In the financial services industry in particular, proprietary APIs for high-performance electronic trading are commonplace. The idea that these proprietary APIs, developed at great expense, are not protected by copyright and can be freely copied would be regarded as heresy.
And Oracle’s assertion of copyright in its Java API packages is hardly groundbreaking. In the 1990s, for example, 3Dfx Interactive aggressively asserted its copyrights against others who distributed utilities that sought to emulate its proprietary Glide 3D graphics API.
Copyright is critical to free and open computing
It’s true that some APIs are made freely available, either on a royalty-free basis or under a FOSS license. Even when APIs are made available under a liberal open source license, such as OpenGL (a cross-platform 3D graphics API licensed under various open source and commercial licenses) and OpenMP (a widely used API for parallel shared-memory, multiprocessing programming), copyright is asserted in the API.
Indeed, copyright ability isn’t a threat to open computing. It’s essential to it. Open source licensing of APIs or code works precisely because copyright applies to the API or code and allows the copyright owner to impose the terms and conditions of the open source license. Richard Stallman explains this better than anyone in his famous essay on copyleft:
The simplest way to make a program free software is to put it in the public domain, uncopyrighted. This allows people to share the program and their improvements, if they are so minded. But it also allows uncooperative people to convert the program into proprietary software. They can make changes, many or few, and distribute the result as a proprietary product. People who receive the program in that modified form do not have the freedom that the original author gave them; the middleman has stripped it away.
In the GNU project, our aim is to give all users the freedom to redistribute and change GNU software. If middlemen could strip off the freedom, we might have many users, but those users would not have freedom. So instead of putting GNU software in the public domain, we “copyleft” it. Copyleft says that anyone who redistributes the software, with or without changes, must pass along the freedom to further copy and change it. Copyleft guarantees that every user has freedom.
To copyleft a program, we first state that it is copyrighted; then we add distribution terms, which are a legal instrument that gives everyone the rights to use, modify, and redistribute the program’s code, or any program derived from it, but only if the distribution terms are unchanged. Thus, the code and the freedoms become legally inseparable.
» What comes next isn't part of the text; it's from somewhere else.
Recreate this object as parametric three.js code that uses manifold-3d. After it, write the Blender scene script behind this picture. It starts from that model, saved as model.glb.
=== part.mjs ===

Proprietary software developers use copyright to take away the users’ freedom; we use copyright to guarantee their freedom. That’s why we reverse the name, changing “copyright” into “copyleft.”
Copyleft is a way of using of the copyright on the program. It doesn’t mean abandoning the copyright; in fact, doing so would make copyleft impossible.
In a very real sense, then, we shouldn’t be at all worried about a ruling that the Java API packages are protected by copyright. Most of the industry (excepting Google, I guess) already has assumed this. But a ruling that APIs cannot be copyrighted would have serious implications, for both proprietary developers and the FOSS community alike.